Fri, 8 Dec 2000 14:13:34 -0500

>>>>> "CVR" == Chuq Von Rospach <chuqui@plaidworks.com> writes:

    >> Background for those who don't know: zodb is the Zope Object
    >> Database, ZEO is Zope Enterprise Objects.

    CVR> My only worry about this is adding enough complexity and
    CVR> overhead that mailman loses it's attractiveness to the small
    CVR> site.

If I was proposing to swallow all of Zope, I think that'd be a valid
criticism.  I think ZODB is self-contained, transparent, and small
enough to outweigh any complexity.  In fact it may be a complexity win
because of the headaches involved in the current architecture.
Certainly it'll be miles better than trying to cook our own, which I
fear would end up looking a lot like ZODB, feature-wise.

    >> Pythonlabs.  We've talked about all this stuff before, but the
    >> question now is: is it better to jump in sooner rather than
    >> later?

    CVR> Probably sooner, if that's the direction we want to go -- but
    CVR> that simply defines 2.1 as "bug fixes and really easy stuff",
    CVR> and puts us in 3.0 development sooner, rather than later So
    CVR> to a good degree it means 2.1 or 3.0 determinations are made
    CVR> based on "easy" rather than "high priority" to minimize
    CVR> re-doing stuff when it's rearchitected.

Yep, although you have to add i18n into the mix for 2.1, which is
probably enough if we want to release it early in 2001.

    >> We'd have to handle collisions for multiple qrunner processes,
    >> potentially on separate machines.  One way that doesn't involve
    >> locking shenanigans is to divide the hash space up and assign a
    >> segment to each out-qrunner process.

    CVR> here's another way that should work: each record has a
    CVR> locking field in it. When qrunner wants to execute that item,
    CVR> it reads the field.  If the field is NULL, it writes its ID
    CVR> (hwatever it is, guaranteed unique) into that locking
    CVR> field. It then waits a beat, and reads it back. if it reads
    CVR> back its own ID, it knows it owns the record and can execute
    CVR> it. If it reads back someone else's ID, it lost the lock, but
    CVR> someone else owns the record so it can skip it and move on.

    CVR> you can simulate atomic locks with a little thought and
    CVR> cooperative processes, by everyone writing to the store and
    CVR> then seeing who won.  A LOT easier from and administrative
    CVR> view than partitioning hashes and the like, IMHO.

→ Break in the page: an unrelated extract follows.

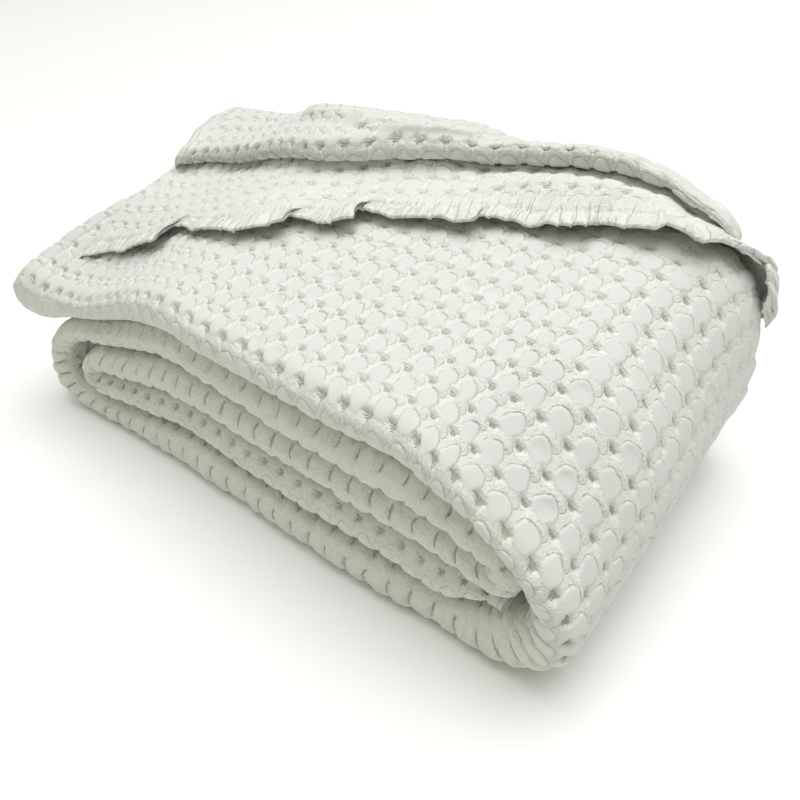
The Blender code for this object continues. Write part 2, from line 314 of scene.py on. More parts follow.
def between(table, column, w):
    """A column of a table at a place along the top."""
    rows = np.array(table)
    at = np.clip(w, rows[0, 0], rows[-1, 0])
    index = np.clip(np.searchsorted(rows[:, 0], at, side="right") - 1, 0, len(rows) - 2)
    share = (at - rows[index, 0]) / (rows[index + 1, 0] - rows[index, 0])
    share = 0.5 * share + 0.5 * ease(share)
    return rows[index, column] * (1.0 - share) + rows[index + 1, column] * share


def lift(w, y, out):
    """Place above the top surface, measured along the top from its left end."""
    x, z, nx, nz, _ = on_path(w)
    out = out + BAND_HALF
    return settle(x + nx * out, y, z + nz * out)


# ---- sheets of weave --------------------------------------------------------
SHARES = ("relief", "open", "barrel")
SPARE = 0.16                    # the weave wanders by no more than this
WANDER_U = ((0.065, 11, 1.3), (0.08, 12, 3.1))
WANDER_V = ((0.065, 13, 1.3), (0.08, 14, 3.1))
# the net's lines ring each disc: steps to a cell, and how far out each ring is
RING_STEPS = 14
RING_PLACES = np.arange(RING_STEPS // 2 + 1) / RING_STEPS
RING_RADII = (0.0, 0.12, 0.22, 0.30, 0.345, 0.385, 0.43, 0.5)
RING_SQUARE = (0.0, 0.0, 0.0, 0.0, 0.0, 0.0, 0.5, 1.0)


def round_rings(u, v):
    """Move the net of a sheet so that its lines ring each disc of the weave."""
    a, b = u - np.round(u), v - np.round(v)
    reach = np.maximum(np.abs(a), np.abs(b))
    length = np.maximum(np.hypot(a, b), 1e-9)
    radius = np.interp(reach, RING_PLACES, RING_RADII)
    square = np.interp(reach, RING_PLACES, RING_SQUARE)
    ringed = (1.0 - square) * radius / length
    return np.round(u) + a * (ringed + square), np.round(v) + b * (ringed + square)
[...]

Hmm, I do worry about using writes to coordinate the various
processes.  I think we're heading toward the NFS atomicity problem
again.  Administratively, partitioning the hash space shouldn't be too
hard -- we can simply have a variable that says how many concurrent
qrunners to start and divide the hash space up evenly.

If we want to weight the hash partitions, then I think it would be
simple to have a list of partition weights.  The lenght of the list
would be the number of concurrent qrunner processes, and then it's a
simple matter of taking the ratio for each individual weight.

What's difficult is getting the right qrunners to start on separate
machines, and splitting the hash space up across machines, but that'd
be difficult anyway.

-Barry